4. Consequence and Risk: Expand on the previous topic to explain the risk-matrix.  How do we define consequence?  What is risk?  How does experience and training change risk - or how we understand it?  When is risk acceptable?  What are the ethical considerations behind risk?
5. Controlling Risk: How can we as engineers control risk?  Explain the hierarchy of controls, and the benefits of each. The "Swiss cheese" approach.
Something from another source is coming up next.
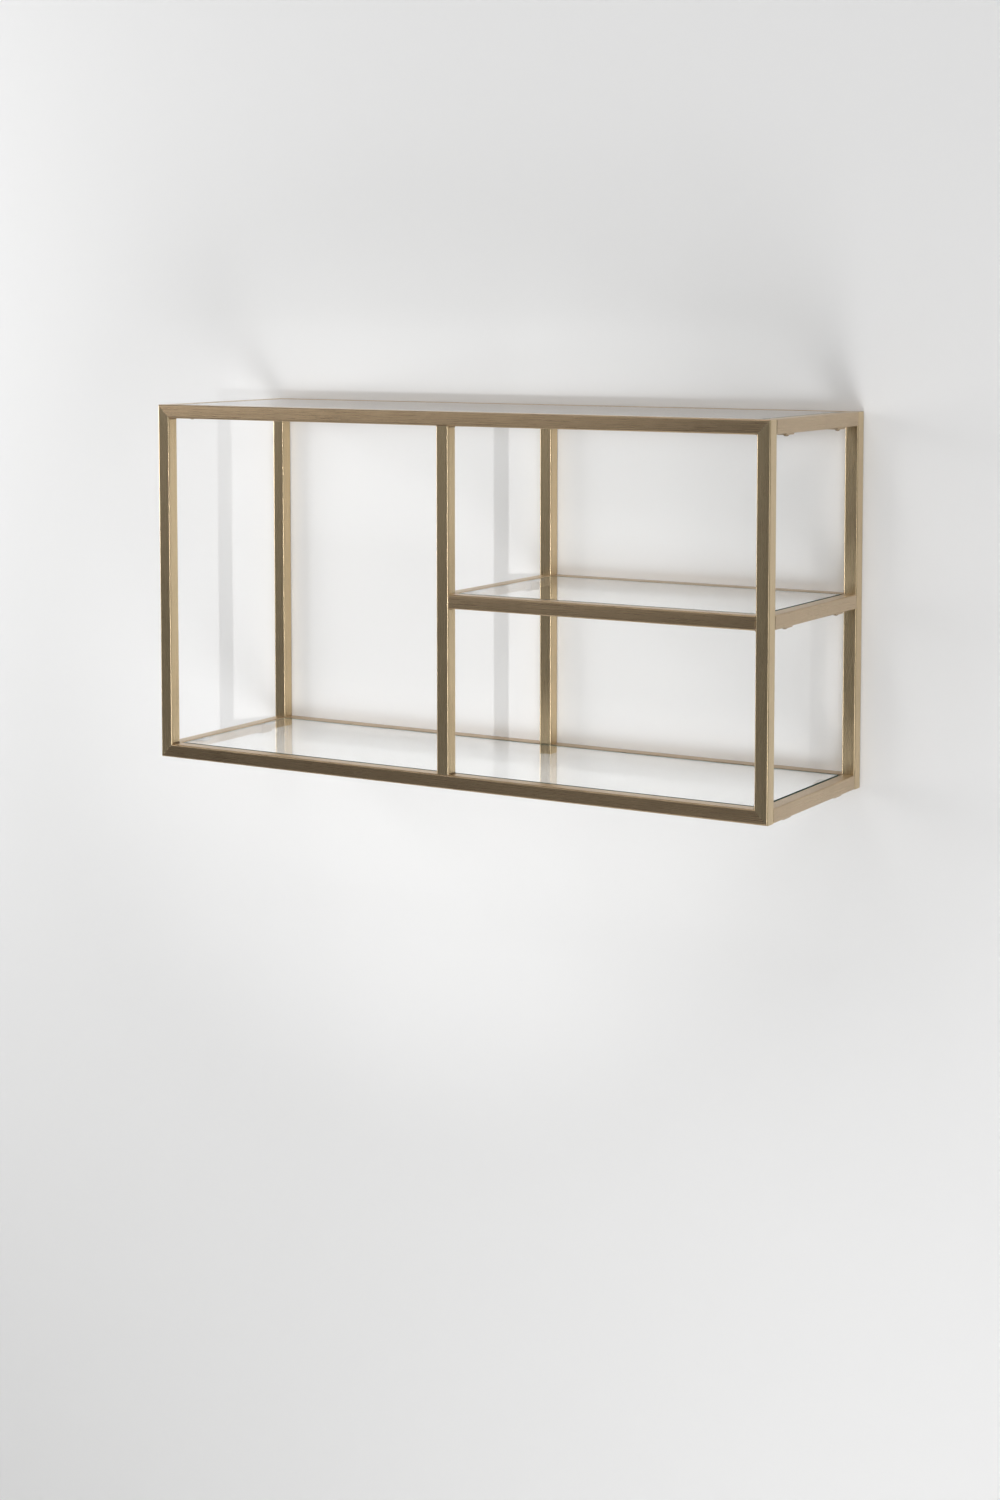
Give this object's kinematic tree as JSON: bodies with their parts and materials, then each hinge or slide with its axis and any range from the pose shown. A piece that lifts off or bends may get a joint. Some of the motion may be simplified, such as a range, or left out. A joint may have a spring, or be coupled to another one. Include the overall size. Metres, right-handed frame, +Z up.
{
  "type": "wall mounted display shelf",
  "caption": "Open wall-mounted display shelf: welded square-tube frame in brushed antique brass, with clear glass panels at top, bottom and a half-width middle level.",
  "frame": {"origin": "on the wall plane, at mid-width, in the middle of the top rear rail's back face", "axes": "+X to the right seen from the front, +Y into the wall, +Z up"},
  "size_m": [1, 0.31, 0.5346],
  "materials": {
    "antique_brass": "steel tube, brushed antique-brass finish",
    "clear_glass": "clear float glass with ground edges",
    "silicone": "translucent silicone",
    "screw_steel": "blackened brass-plated steel"
  },
  "bodies": {
    "frame": {"clip_bottom_left_front": "antique_brass", "clip_bottom_left_rear": "antique_brass", "clip_bottom_right_front": "antique_brass", "clip_bottom_right_rear": "antique_brass", "clip_shelf_left_front": "antique_brass", "clip_shelf_left_rear": "antique_brass", "clip_shelf_right_front": "antique_brass", "clip_shelf_right_rear": "antique_brass", "clip_top_left_front": "antique_brass", "clip_top_left_rear": "antique_brass", "clip_top_right_front": "antique_brass", "clip_top_right_rear": "antique_brass", "pad_bottom_left_front": "silicone", "pad_bottom_left_rear": "silicone", "pad_bottom_right_front": "silicone", "pad_bottom_right_rear": "silicone", "pad_shelf_left_front": "silicone", "pad_shelf_left_rear": "silicone", "pad_shelf_right_front": "silicone", "pad_shelf_right_rear": "silicone", "pad_top_left_front": "silicone", "pad_top_left_rear": "silicone", "pad_top_right_front": "silicone", "pad_top_right_rear": "silicone", "post_front_left": "antique_brass", "post_front_middle": "antique_brass", "post_front_right": "antique_brass", "post_rear_left": "antique_brass", "post_rear_middle": "antique_brass", "post_rear_right": "antique_brass", "rail_bottom_front": "antique_brass", "rail_bottom_left": "antique_brass", "rail_bottom_right": "antique_brass", "rail_top_front": "antique_brass", "rail_top_left": "antique_brass", "rail_top_rear": "antique_brass", "rail_top_right": "antique_brass", "rear_bar_bottom_left": "antique_brass", "rear_bar_bottom_right": "antique_brass", "rear_bar_shelf": "antique_brass", "screw_bottom_left_front": "screw_steel", "screw_bottom_left_rear": "screw_steel", "screw_bottom_right_front": "screw_steel", "screw_bottom_right_rear": "screw_steel", "screw_shelf_left_front": "screw_steel", "screw_shelf_left_rear": "screw_steel", "screw_shelf_right_front": "screw_steel", "screw_shelf_right_rear": "screw_steel", "screw_top_left_front": "screw_steel", "screw_top_left_rear": "screw_steel", "screw_top_right_front": "screw_steel", "screw_top_right_rear": "screw_steel", "shelf_rail_front": "antique_brass", "shelf_rail_left": "antique_brass", "shelf_rail_right": "antique_brass"},
    "top_glass": {"glass_top": "clear_glass"},
    "shelf_glass": {"glass_shelf": "clear_glass"},
    "bottom_glass": {"glass_bottom": "clear_glass"}
  },
  "joints": [
    {"name": "top_glass_lift", "type": "slide", "parent": "frame", "child": "top_glass", "axis": [0, 0, 1], "range_m": [0, 0.05]},
    {"name": "shelf_glass_lift", "type": "slide", "parent": "frame", "child": "shelf_glass", "axis": [0, 0, 1], "range_m": [0, 0.05]},
    {"name": "bottom_glass_lift", "type": "slide", "parent": "frame", "child": "bottom_glass", "axis": [0, 0, 1], "range_m": [0, 0.05]}
  ]
}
Explain the concept of residual risk.  Discuss the principle of unintended consequences, and the balancing of multiple risks.  When does 'safety' become a liability?
6. Rules and Regulations: What rules and regulations are engineers expected abide by?  Discuss OH&S regulations, their intents and purposes, Take5, and SWMS, etc.  How do WHS Regulations impact on engineering design?    
7. Statistics and Modelling: Expand on statistical and analytical methods for modelling risk.  Bring in worked examples from historical incidents/disasters and calculate likelihood and harm.  Dive deeper into the math and statistics.
8. Documentary Studies: Video presentations.  Piper-Alpha, Air-Crash Investigations, etc.  Watch the presentations.  Then have student-led discussions on what went wrong, why, and how it might have been prevented.
9. Lessons from History:  Research Project.  Have students research an engineering disaster of their choosing and submit a report and/or presentation.

^Hope that helps.

------------------------------
Benjamin Pitkin, MIEAust

Original Message:
Sent: 27-11-2020 11:24 AM
From: Tom Gouldie
Subject: What Safety Education Should An Undergraduate Engineering Student Receive in University?

Over the years I have spoken with recent engineering graduates and they have said they receive effectively no safety education, directed at engineers, in university. They have said they get risk analyses through economics courses, and some decision analyses courses, and use "safety factors" in design courses, but that may not be enough, in my view.

There is a thought that, if undergraduate students were exposed to more "safety for engineers" areas, that it would make them more employable in industry.

Legislation across Australia is pushing to register professional engineers, and that legislation is justified on public safety, so safety should be embedded or instilled in university graduates, in my view.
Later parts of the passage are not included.